Even though the industrial dispute and its ramifications will continue to dominate the headlines over the next 12 months, other issues will also rise to prominence.
Here are the top five things to look out for in rail next year.
Members of the RMT, TSSA and Aslef unions have already announced they will continue with their walkouts in 2023, laying down tools throughout the first week of January.
Union bosses have been accusing ministers of impeding the talks by blocking employers from striking a deal.
The claims have been rejected by the Department for Transport, which has always positioned itself as a “facilitator” not a negotiator.
The strikes are also likely to continue after Prime Minister Rishi Sunak – who recently said he deeply regretted the disruption caused by the walkouts – refused to budge on pay demands from the public sector.

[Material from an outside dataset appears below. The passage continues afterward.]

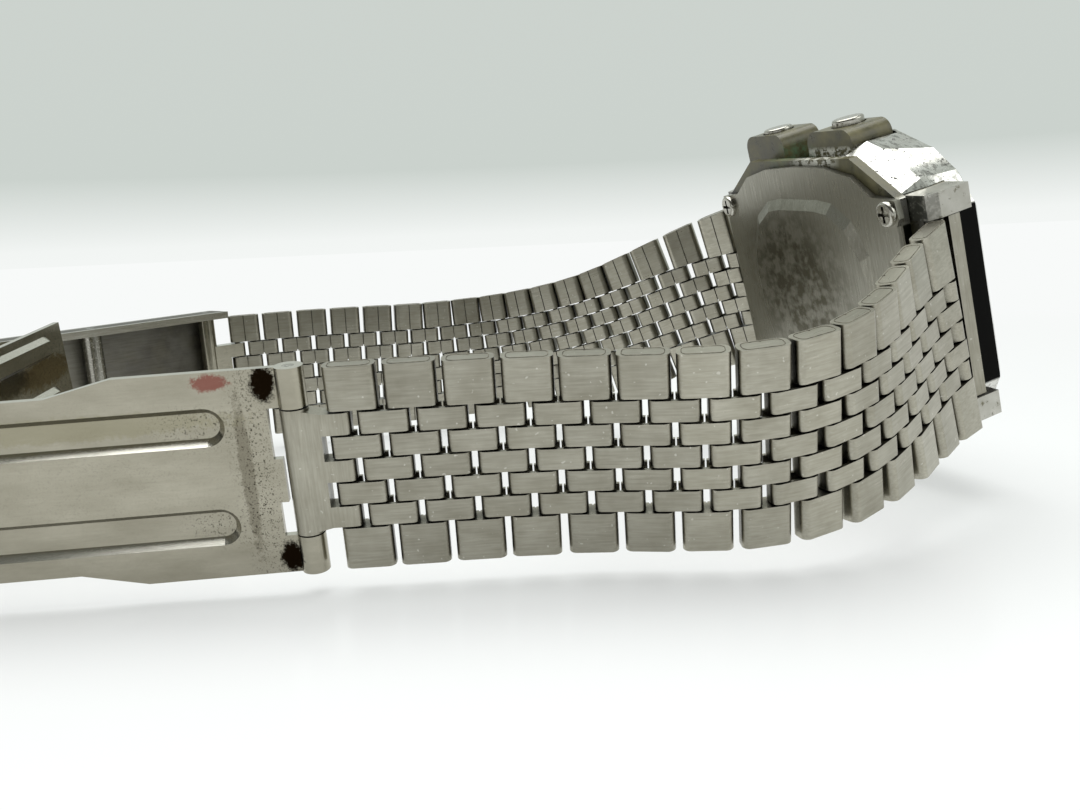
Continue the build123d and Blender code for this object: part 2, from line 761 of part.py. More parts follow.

Unless both workers and train companies go back to the negotiating table and reach a deal, the rail dispute will be dragged throughout next year.
Minimum service levels
The government’s bill on guaranteeing minimum service levels during strike days will take centre stage next year as ministers have paused its first reading to broaden the legislation’s scope.
A Downing Street spokesperson confirmed in mid-December that the PM was working on introducing “new tough laws to protect people from” increasing strike action.
No10 said it hadn’t set out “the scope of what we would be bringing forward” but would do it “as soon as possible.”
According to multiple reports, Sunak didn’t rule out extending minimum service levels past transport to include other sectors, such as ambulance services.
The future of Avanti West Coast
Avanti West will be increasingly scrutinised over how it runs its services as calls to revoke the government’s six month contract extension mount.
The troubled rail operator came under fire this summer after it was forced to slash services following a drop in the number of drivers willing to work on rest days.
Avanti has since then returned to normal services, introducing in mid-December a new timetable that doesn’t rely on staff working overtime.
According to Richard Scott, director of corporate affairs at parent company West Coast Partnership, the new timetable will lead to improved services.
Nevertheless, Prime Minister Rishi Sunak continues to be under pressure to axe the contract if Avanti doesn’t get its act together soon.
HS2 will remain at the centre of public discourse as it is Europe’s largest infrastructure project.
Nevertheless, the high-speed railway hasn’t always made the headlines for the right reasons.
According to documents seen by the Financial Times in October, the London-Birmingham section will exceed its £40.3bn target as a result of inflationary pressures.
This will in turn bring HS2’s total cost to over £100bn – up from the £33bn that were initially estimated.
Great British Railways
Discussions over Great British Railways will continue throughout the next year as the public body’s future hangs in the balance.
Announced as part of the Williams-Shapps plan for rail, Great British Railways was supposed to start operating from early 2024, taking over Network Rail’s role and issuing contracts to run trains.
Its existence was initially thrown into question in mid-October, when former transport secretary Anne-Marie Trevelyan announced the creation of Great British Railways would be postponed to the next parliamentary session after the energy crisis took over the agenda of Liz Truss’s government.
The public body was dealt a further blow earlier this month when transport secretary Mark Harper said he would take some time “to listen to alternative views.”